Yes, Kraft Creamy French at 140 Calories the serving was
the best part of this course. Oh, yes, there was some
roast barley hidden underneath. Because I have new glasses,
this was the first time I had ever seen roast barley in its
true glory. It looks like bugs and tastes not much better.
Oh, yes, the salad had cheese on it, best described as like
Seymour Britchky's experience of Mamma Leone's cheese.

[Note a week or two later: US Air offers this same barley
in a spinach salad with beef or shrimp on the side. I wonder
whose idea this was.]

I had supposed that perhaps the caterer had run out of
quinoa and substituted barley and perhaps had run out of
fish and substituted nothing, or else a plate of naked fish
might arrive later, but at this stage we saw a small piece,
maybe the canonic 100 g serving, of pink stuff sided with
what looked like boiled hairy veg and baby snakes coming out
of their eggs. The pink stuff tasted like cotton batting
soaked in fish oil. The veg were, in fact, hairy with mold -
green and yellow squash and carrots. The other stuff was the
quinoa and in fact the best thing on the plate, though I
didn't try to eat much of it.

Chocolate chip cookies came late in the flight. Decent.

We landed way, way early, but there was the usual dance of
musical gate personnel and guess the gate. We ended up in
the 60s gates, and it was quite a hoof to the 100s gates.

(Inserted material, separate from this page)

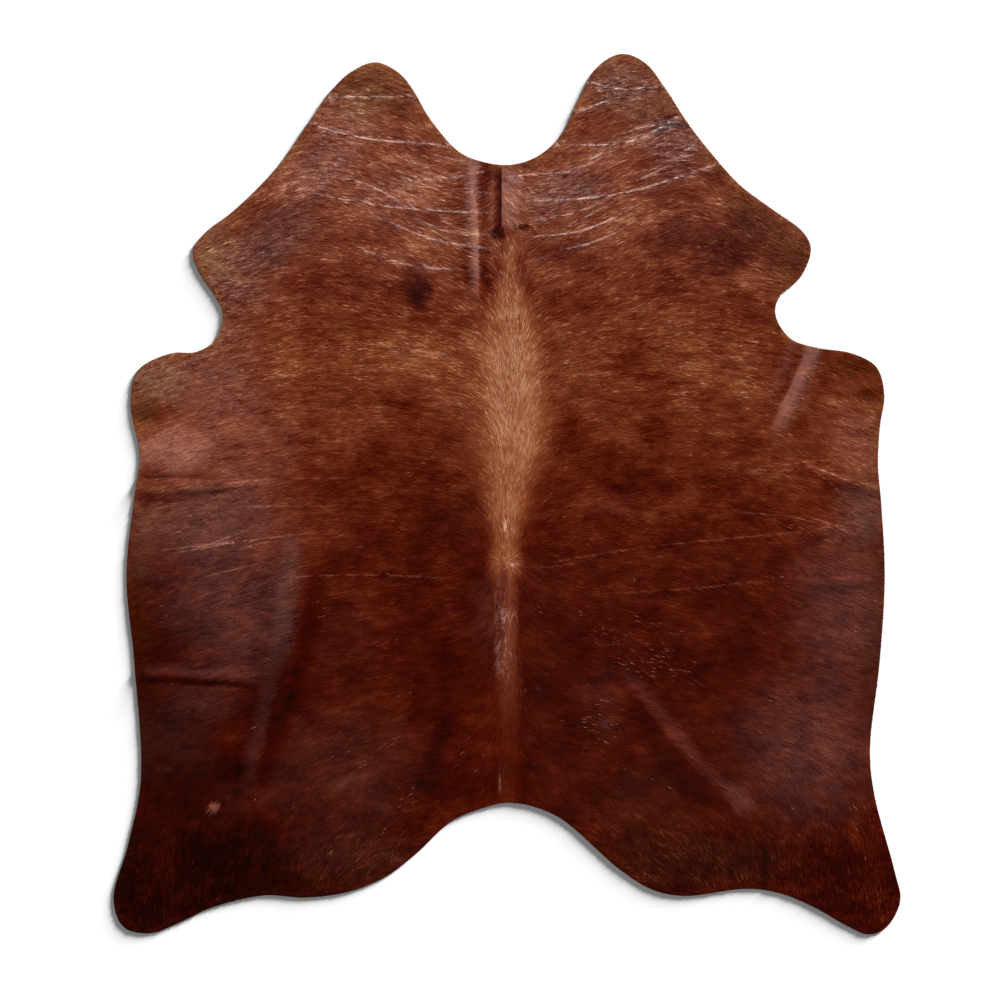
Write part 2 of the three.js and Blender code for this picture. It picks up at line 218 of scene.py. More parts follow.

UA 903 SFO FRA 1515 1050 744 15J
was 1445 1015
was 1400 0930
was926 SFO FRA 1900 1455 744 6B

lili was scheduled at FRA at 1155, and 903 was delayed 45,
so I decided to go for the earlier flight and meet her
there. The friendly guy at the desk gave me a boarding pass
in Y and told me to come back in five. Apparently they still
adhere to the old way, and when you want to move to the
earlier flight, they first confirm you in Y and then put you
on the list for an upgrade, even if you were confirmed in
biz on the flight you were abandoning.

I got called up eventually and was handed 15J as in jackpot.
A year ago I went through hoops to book a flight to Asia
with upstairs availability, reporting afterward here on my
last 747 flight. The mills of United grind slowly, and since
then I've been on maybe a half dozen of them. Still,
upstairs here is a treat, unlike on the 380, which feels
more like two regular planes one atop the other.